D’altra parta, anche gli imprenditori dovrebbero recitare una parte nella riforma del paese, ruolo che però sembrano ancora non intenzionati a recitare. Questi dovrebbero diventare protagonisti di un’innovazione e di una competitività che sembrano invocare come un dono dal cielo, dalle mani dello stato, quasi come una manna divina. Il punto è che qualora sia legittimo attendersi le riforme che necessitano l’intervento dello stato (su tutte: liberalizzazioni delle professioni e riforma dell’amministrazione pubblica) le imprese dovrebbero fare di più per innovare, aldilà dei giusti propositi di Emma Marcegaglia.

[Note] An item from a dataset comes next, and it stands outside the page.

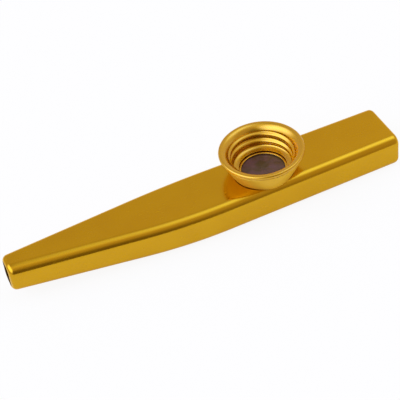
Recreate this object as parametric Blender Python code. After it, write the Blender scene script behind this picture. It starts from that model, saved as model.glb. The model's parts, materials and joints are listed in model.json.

Il settore industriale italiano ha sofferto per decenni questo male: l’atomismo. Nel G7 L’Italia è il paese con il minor numero di grandi imprese e col maggior numero di Piccole e Medie imprese, prevalentemente specializzate in settori tradizionali con bassa intensità tecnologica. La globalizzazione e l’ingresso nell’Euro non hanno fatto altro che mettere in luce il fatto, che questa polverizzazione dell’industria italiana porti proprio ad una limitata capacità produttiva e ad un’insufficiente spesa in Ricerca e Sviluppo. Le stesse imprese che si appellano alla competitività sono le stesse imprese che non investono adeguatamente né in ricerca applicata, né tanto meno in ricerca di base. Se guardiamo anche la veste giuridica, noteremo che c’è un assoluta prevalenza della veste giuridica della società di persone e della S.r.l che, il più delle volte denota che si trattano di società a gestione padronale o familiare, il cui assetto non permette a membri esterni alla famiglia di fare carriera o esprimersi all’interno dell’impresa. E’ un modello di gestione che storicamente, nella maggior parte dei casi, non permette prospettive di carriera a giovani laureati, né denotano l’intenzione da parte della famiglia dirigente, di crescere di dimensioni nel medio e lungo termine, di fondersi o mettersi in rete con altre imprese nello stesso settore. Una prova è lo scarso numero di laureati assunti nelle varie PMI del paese. Il paradigma d’eccellenza italiano, quale è stato ed è tuttora quello dei distretti, soffre purtroppo delle stesse carenze strutturali. In più non ha ancora il Know-how (leggasi, personale e strutture qualificate) e la coordinazione necessaria per sostenere la competizione nei mercati esteri in continua evoluzione.

In sintesi, anche gli industriali devono recitare la loro parte. Rendere il sistema dei distretti più competitivo introducendo maggiori contenuti tecnologici e umani, creare un collegamento stabile con il mondo universitario, rafforzare il sistema paese creando un network con tutti gli altri distretti d’Italia e d’Europa, continuare a puntare sulla localizzazione e sulla collaborazione con gli Stakeholders. Già molti imprenditori hanno intuito che questa è la via maestra per battere la competizione asiatica e per rimanere nel gruppo dei leaders e non rassegnarsi ad una lenta ma progressiva decadenza.